GitOPS is not that different from CI/CD, there are just a few differences, first all it’s all trigger by Git hooks via Pull Requests. In your build phase besides the application build, you also need to build the docker image or any other container runtime or packing format you might use, in the future maybe we will all be using WASM. Them you run your tests normally and when you will deploy, first of you need to deploy the cluster changes and laters on the application changes. Using kubernetes canary, Feature Toggles, Split Traffic is much easier to do it so.
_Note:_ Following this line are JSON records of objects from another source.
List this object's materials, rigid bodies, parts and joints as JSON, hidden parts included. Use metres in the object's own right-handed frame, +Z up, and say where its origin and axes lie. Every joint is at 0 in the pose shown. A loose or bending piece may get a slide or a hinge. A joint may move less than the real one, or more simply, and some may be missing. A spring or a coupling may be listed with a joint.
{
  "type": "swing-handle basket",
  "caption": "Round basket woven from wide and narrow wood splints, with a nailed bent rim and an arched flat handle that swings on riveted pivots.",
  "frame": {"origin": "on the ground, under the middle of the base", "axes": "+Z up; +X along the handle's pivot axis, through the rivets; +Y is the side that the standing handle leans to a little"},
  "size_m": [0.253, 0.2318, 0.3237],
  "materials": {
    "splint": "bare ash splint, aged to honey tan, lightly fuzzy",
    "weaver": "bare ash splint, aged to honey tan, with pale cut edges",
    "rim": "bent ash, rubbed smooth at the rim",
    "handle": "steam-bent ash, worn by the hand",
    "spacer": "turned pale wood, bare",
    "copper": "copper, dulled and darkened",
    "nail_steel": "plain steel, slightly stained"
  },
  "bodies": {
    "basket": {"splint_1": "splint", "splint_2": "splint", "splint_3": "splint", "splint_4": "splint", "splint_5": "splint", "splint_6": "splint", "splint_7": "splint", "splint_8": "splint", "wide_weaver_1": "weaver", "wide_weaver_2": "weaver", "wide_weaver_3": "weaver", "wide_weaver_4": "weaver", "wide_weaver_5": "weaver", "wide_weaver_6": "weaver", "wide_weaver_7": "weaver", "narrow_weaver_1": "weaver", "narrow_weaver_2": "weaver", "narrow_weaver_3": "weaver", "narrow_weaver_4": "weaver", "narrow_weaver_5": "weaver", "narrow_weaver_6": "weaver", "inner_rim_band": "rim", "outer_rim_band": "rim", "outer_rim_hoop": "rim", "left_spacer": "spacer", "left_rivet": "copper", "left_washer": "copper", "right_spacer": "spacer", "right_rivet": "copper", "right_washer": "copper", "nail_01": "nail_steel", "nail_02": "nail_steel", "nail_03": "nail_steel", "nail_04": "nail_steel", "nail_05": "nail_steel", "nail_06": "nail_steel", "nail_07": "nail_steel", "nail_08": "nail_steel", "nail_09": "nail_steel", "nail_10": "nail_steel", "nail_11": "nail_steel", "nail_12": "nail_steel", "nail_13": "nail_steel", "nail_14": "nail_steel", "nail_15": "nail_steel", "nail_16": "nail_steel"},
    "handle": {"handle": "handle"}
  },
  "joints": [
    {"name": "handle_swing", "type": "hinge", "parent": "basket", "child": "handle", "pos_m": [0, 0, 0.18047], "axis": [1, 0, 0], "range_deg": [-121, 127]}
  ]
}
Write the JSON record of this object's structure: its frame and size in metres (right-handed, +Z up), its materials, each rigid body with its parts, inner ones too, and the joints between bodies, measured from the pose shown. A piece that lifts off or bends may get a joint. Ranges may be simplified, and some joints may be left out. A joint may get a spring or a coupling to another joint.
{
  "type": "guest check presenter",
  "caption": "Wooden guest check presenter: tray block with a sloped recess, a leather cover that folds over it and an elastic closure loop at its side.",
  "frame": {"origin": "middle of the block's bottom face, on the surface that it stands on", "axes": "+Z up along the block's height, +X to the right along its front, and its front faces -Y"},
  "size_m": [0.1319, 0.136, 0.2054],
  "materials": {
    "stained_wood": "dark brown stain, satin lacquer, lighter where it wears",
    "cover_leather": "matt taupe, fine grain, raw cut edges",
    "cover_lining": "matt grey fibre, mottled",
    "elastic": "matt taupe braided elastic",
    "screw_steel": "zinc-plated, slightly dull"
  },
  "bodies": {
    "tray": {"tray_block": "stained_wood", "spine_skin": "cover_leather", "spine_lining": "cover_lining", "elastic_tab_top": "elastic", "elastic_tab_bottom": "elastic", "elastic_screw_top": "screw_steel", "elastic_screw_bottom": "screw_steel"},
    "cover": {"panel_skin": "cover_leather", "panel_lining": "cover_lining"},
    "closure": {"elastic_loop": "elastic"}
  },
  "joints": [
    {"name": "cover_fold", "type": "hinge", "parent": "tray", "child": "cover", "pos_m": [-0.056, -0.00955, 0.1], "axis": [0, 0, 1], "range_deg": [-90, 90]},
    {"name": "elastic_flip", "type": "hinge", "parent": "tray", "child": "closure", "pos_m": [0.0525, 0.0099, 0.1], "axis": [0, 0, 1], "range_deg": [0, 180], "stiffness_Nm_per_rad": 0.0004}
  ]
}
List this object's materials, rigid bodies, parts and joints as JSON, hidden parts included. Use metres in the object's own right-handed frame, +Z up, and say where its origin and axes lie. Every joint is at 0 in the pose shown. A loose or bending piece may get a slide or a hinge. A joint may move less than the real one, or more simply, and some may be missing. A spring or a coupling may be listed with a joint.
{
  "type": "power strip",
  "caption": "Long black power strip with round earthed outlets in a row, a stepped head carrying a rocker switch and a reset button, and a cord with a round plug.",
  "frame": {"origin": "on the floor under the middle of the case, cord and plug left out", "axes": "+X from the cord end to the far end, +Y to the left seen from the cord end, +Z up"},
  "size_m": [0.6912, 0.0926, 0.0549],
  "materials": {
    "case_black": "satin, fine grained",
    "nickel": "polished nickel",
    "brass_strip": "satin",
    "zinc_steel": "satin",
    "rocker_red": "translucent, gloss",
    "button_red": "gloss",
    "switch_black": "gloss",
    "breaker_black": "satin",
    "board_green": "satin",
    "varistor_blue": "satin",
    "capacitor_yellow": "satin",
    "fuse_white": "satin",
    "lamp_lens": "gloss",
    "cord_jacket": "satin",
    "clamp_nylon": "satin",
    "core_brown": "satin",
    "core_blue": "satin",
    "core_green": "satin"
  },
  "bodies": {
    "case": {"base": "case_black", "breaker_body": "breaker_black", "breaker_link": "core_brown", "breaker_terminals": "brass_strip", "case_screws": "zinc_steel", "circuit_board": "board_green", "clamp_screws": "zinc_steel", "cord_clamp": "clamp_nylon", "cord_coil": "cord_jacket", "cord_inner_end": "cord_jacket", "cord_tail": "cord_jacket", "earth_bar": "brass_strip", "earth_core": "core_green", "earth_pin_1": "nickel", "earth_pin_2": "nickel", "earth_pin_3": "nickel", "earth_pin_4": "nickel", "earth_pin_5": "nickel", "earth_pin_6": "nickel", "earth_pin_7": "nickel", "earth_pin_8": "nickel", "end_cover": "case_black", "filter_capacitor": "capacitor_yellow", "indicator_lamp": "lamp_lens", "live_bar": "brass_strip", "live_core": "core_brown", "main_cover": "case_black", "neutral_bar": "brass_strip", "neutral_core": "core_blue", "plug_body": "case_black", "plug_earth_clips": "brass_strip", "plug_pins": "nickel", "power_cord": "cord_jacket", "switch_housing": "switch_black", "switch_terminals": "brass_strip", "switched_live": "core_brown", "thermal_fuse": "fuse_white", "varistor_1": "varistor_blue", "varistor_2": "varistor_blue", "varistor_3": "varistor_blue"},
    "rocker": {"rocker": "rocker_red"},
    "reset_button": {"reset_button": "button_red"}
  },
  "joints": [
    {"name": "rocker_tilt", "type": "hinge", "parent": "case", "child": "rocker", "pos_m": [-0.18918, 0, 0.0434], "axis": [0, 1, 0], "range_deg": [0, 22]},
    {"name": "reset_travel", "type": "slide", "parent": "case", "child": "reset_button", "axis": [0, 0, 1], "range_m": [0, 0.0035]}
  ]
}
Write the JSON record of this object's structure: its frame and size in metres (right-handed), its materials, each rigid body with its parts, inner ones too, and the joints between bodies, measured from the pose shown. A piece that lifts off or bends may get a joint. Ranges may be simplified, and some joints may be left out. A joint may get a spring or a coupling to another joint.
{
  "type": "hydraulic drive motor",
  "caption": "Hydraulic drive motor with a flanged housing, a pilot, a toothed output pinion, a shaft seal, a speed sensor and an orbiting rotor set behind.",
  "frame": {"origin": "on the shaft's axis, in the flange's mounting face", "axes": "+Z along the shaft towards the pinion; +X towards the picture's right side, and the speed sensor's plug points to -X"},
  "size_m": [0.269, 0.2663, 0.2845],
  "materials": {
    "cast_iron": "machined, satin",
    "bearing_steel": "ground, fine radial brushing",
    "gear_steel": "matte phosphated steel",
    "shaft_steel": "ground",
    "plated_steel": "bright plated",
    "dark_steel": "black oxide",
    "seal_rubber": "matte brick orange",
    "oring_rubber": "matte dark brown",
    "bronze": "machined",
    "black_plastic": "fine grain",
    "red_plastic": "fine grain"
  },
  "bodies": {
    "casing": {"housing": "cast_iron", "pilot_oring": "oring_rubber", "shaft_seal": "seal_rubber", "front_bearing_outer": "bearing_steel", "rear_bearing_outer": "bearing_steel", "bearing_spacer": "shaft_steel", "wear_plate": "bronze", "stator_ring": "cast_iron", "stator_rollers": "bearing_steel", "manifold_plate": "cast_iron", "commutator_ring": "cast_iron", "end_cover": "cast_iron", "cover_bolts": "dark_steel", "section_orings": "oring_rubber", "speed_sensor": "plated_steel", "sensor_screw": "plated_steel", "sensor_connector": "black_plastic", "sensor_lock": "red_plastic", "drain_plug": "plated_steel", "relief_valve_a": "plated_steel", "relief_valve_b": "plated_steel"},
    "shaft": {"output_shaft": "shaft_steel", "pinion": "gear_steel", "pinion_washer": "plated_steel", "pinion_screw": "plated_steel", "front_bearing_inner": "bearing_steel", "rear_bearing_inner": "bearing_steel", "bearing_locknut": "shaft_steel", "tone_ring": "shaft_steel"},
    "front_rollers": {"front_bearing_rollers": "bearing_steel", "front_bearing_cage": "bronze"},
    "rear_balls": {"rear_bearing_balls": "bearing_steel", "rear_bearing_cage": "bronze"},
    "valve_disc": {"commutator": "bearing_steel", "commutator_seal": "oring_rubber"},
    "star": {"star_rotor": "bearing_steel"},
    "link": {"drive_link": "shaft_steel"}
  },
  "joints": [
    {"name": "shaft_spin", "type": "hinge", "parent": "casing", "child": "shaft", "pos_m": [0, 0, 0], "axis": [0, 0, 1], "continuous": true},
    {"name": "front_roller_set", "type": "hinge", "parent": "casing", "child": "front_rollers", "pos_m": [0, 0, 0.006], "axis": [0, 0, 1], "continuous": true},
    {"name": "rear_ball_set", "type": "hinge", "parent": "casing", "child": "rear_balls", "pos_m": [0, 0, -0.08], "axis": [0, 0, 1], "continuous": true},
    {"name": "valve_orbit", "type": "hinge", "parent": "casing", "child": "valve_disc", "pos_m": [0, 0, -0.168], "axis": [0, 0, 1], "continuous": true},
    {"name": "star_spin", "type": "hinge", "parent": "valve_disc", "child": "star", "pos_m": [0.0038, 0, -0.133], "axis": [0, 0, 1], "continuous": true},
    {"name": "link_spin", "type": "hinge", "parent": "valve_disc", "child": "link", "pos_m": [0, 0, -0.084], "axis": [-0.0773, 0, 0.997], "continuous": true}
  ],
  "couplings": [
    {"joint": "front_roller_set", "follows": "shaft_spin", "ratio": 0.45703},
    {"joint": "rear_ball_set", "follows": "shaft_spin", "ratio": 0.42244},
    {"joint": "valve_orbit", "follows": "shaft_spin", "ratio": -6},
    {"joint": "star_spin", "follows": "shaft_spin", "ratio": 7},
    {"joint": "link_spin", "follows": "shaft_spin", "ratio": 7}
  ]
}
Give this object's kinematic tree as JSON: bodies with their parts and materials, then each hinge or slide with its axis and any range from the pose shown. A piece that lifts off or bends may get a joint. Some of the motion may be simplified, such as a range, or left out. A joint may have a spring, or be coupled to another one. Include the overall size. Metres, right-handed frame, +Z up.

Self Operating, Self Healing, Self Remediation Systems

The next level which goes beyond GitOPS is self-operating, self-healing, self-remediation systems. Thinking like a Tesla car who auto-drives, auto-parks for you. You might want to check out some of my experiences with these systems in my previous blog posts:

* Experiences Building a Cassandra Orchestrator(CM)
* Lessons Learned using AWS Lambda as Remediation System

The whole idea is simple. If you think trought its not crazy at all. AWS and GCP offer more and more services like that, called so “Managed Services” like RDS, ElastiCache, S3, MSK, EKS, and the list go on and on.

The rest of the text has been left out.